Ray was interested in “doing something for the school.” In 1953, he built the swimming pool. In 1954, he built three new Upper School barracks. B Company was not finished in September, so we had to move into the old A Company barracks [Gray Hall] while the new dorm was finished. In November, all the B Company cadets had to move everything to the new barracks without the help of any vehicles. In 1955, Herrick resurfaced [the exterior of] St. James Chapel. The infirmary, mess hall, and Lower School dormitory were completed in 1957. An annex was added to the academic building in 1958, together with a recreation center and the superintendent‘s residence. In 1960, he built an additional barracks for a new D Company, and then built an auditorium. In 1961, the library and a smaller chapel were completed. He then bequeathed a huge chunk of stock in his Tecumseh Products Company, which sustained the school through the dark days of the late 1970s. COL Bouton referred to all this as the “Second Founding.”
The first Herrick family donation made public was $10,000 for the study hall in the Academic Building. Then the December 24, 1952 issue of the Howe Herald announced $175,000 for the new swimming pool and an $800,000 construction program for new barracks for each of the then-three Upper School companies. Ground was broken in March, 1953 for the new pool and at commencement for the new barracks. By July, construction was underway.
Our Times: A New Era Begins
The [WW II] veterans had accomplished their mission, during the Eisenhower years, while the Class of ’58 was in school. After winning the war, they had won the peace in both Japan and Western Europe. They really had built the largest middle class in the history of the world. Still, there was a dichotomy in the society the veterans had built. By the time the Class of ’58 graduated, Joe McCarthy was already dead. Television was being seen. Bill Haley and Elvis Presley were being heard. So were Rosa Parks and Betty Freidan. The sense of adventure, which would characterize the New Frontier, was waiting in the young minds of the Howdy Doody generation when they arrived in college.
The Class of ’58 had to choose between their parents’ conservative business sense and the spirit of the new era. Martin Luther King‘s career occurred in the midst of the white flight to the suburbs. Gloria Steinem was originally a Playboy Bunny. Rachel Carlson asked questions that had been dormant for years. The Warren Court’s “rights revolution,” based on judgments about constitutional values of autonomy, integrity, and respect for the individual, permeated every aspect of American life. A similar thing was happening in world affairs. The last of Stalin’s pallbearers had passed from power in the Soviet Union between 1953 and 1960. Presidents Khrushchev and Eisenhower agreed on the foolishness of the Cold War. Disarmament was already being discussed in Geneva. A Big Four Conference was scheduled in Paris for May 14, 1960. Every idea in what would become known as glasnost and perestroika were in the agenda. Then, on May 1, 1960 the Soviets shot down a U2 spy plane and captured its pilot, Gary Francis Powers. The Paris [“Peace”] Conference collapsed. So much ventured, so little gained. A year later, President Khrushchev met with the young, new President Kennedy and concluded that this was someone he could push around. The second phase of the Cold War began, and the course of foreign relations was set for twenty years. The Class of 1958 saw the Space Race, Vietnam, Cuba, the Peace Corps, and Chinese ascendancy.

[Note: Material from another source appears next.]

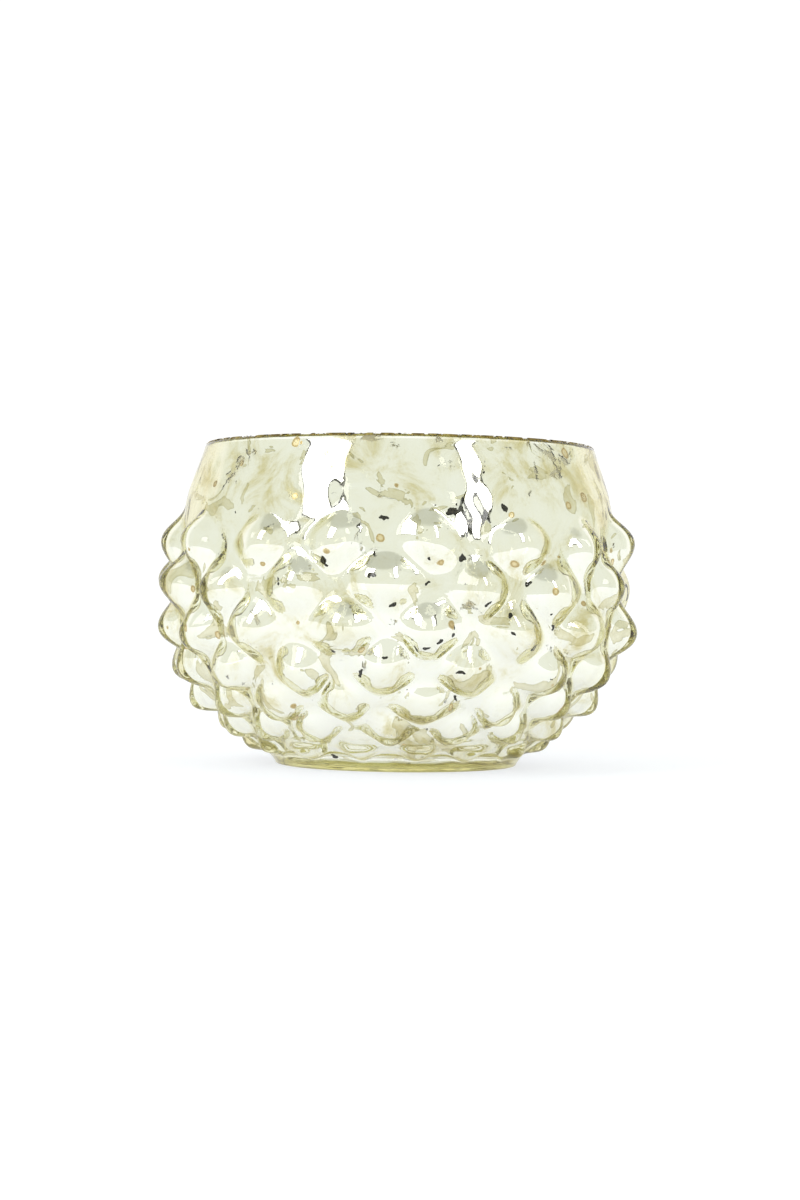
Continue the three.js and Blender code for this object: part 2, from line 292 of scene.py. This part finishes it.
def coat(name, near, far, start):
    """A coat on the inside: its two faces are the inside surface, with the inner side of the lip from
    step start of its curve on, moved in by near and by far mm. They are joined along the top edge."""
    angle = grid_angle()
    faces = []
    for inset in (near, far):
        r, z = inside_surface(inset, angle)
        lr, lz = lip_curve(25, inset)
        lr, lz = lr[start:], lz[start:]
        faces.append((np.vstack([lr[:, None] + 0 * r[:1], r]), np.vstack([lz[:, None] + 0 * z[:1], z])))
    (r1, z1), (r2, z2) = faces
    return swept(name, np.vstack([r1[::-1], r2]), np.vstack([z1[::-1], z2]), angle[None, :],
                 (SEAT_Z + near, SEAT_Z + far))


def gilding():
    """The gilded line on the lip: a low crowned strip round the lip, its section a half ellipse."""
    angle = grid_angle(GILT_AROUND)
    t = np.linspace(0, math.pi, 9)
    mid = LIP_R - WALL * 0.55
    # its edges wander by up to about a third of its half width
    ragged = 1 + 0.14 * np.sin(31 * angle + 1) + 0.12 * np.sin(73 * angle) + 0.1 * np.sin(127 * angle + 2)
    r = mid + 0.42 * np.cos(t)[:, None] * ragged[None, :]
    z = HEIGHT - 0.02 - 0.25 * np.cos(t)[:, None] ** 2 + 0.17 * np.sin(t)[:, None]
    under_r = mid + 0.34 * np.cos(t[::-1])[:, None] * ragged[None, :]
    under_z = HEIGHT - 0.14 - 0.25 * np.cos(t[::-1])[:, None] ** 2 + 0.0 * under_r
    r = np.vstack([r, under_r[1:-1]])
    z = np.vstack([z + 0 * angle[None, :], under_z[1:-1]])
    return swept("lip_gilding_worn", r, z, angle[None, :])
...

The Class of 1958 and the Howe School™ Mission
The question was: Did Howe meet its mission with the Class of 1958?
Had it taken worthy boys who could appreciate its ideals of Christian manliness, and provided them with the development of Christian character? Twenty-five years later, interviews were conducted with 45 of the remaining 51 classmates. The results of these interviews argue that this class was extraordinary, even a great class, as John Pagin later said. In every category assessed, members of this class out-performed national norms by wide margins, except in the second marriage category. Forty-eight of them went directly into college. Jim Joseph and Bill Paul went into the military. Forty-four earned their college degrees. That‘s 86% college graduates compared to the 21.5% national average. Nineteen of them did military service. That‘s 42% compared to the national average of 13.5% Twelve were officers.

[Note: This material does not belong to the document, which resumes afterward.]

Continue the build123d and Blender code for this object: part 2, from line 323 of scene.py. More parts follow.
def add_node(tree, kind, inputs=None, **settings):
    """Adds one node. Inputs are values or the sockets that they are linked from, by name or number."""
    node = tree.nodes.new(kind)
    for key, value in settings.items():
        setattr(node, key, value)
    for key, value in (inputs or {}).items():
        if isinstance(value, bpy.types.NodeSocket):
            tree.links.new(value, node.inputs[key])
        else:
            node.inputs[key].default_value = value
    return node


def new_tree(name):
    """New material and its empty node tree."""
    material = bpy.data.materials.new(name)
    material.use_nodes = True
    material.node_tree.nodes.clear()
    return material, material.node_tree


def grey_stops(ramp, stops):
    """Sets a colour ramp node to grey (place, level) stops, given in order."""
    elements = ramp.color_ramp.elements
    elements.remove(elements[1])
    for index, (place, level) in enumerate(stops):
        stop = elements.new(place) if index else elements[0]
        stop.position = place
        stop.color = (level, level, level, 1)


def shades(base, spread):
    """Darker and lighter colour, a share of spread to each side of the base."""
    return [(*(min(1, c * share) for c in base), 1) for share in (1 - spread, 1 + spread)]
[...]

Roger Thomas also became a Freedom Rider in Mound Bayou, Mississippi. John Bromley became a Peace Corps volunteer in Ecuador. Dr. Steve Barnett became a Public Health Service Officer in the National Academy of Sciences, Alexandria, VA. Six of them had been married more than once. That‘s 13% compared to the national average of 50%. Seventy-six percent of them are either self-employed or employers. The national average is 9%.
Their attitude toward Howe is reflected in that 76% have contributed financially to the school, rather than the national average of 46% for private schools and colleges. Sixty-three percent attended the 25th reunion in 1983. It appears that 68% of the survivors attended the 50th reunion in 2008. 83% have sustained some kind of contact with the school, usually in stopping by, but often through correspondence.
Ron Beeson, Chuck Stutenroth, and Ty Place even enrolled their sons. There are other measures, like religious and charitable work, to show whether Howe did its job. How many of the classmates remained in contact with each other? The fact remains that the Class of ‘58 had its dreams, and the school helped them achieve those. As in so many things, John Pagin was correct when he said, “The Class of ’58 was great!”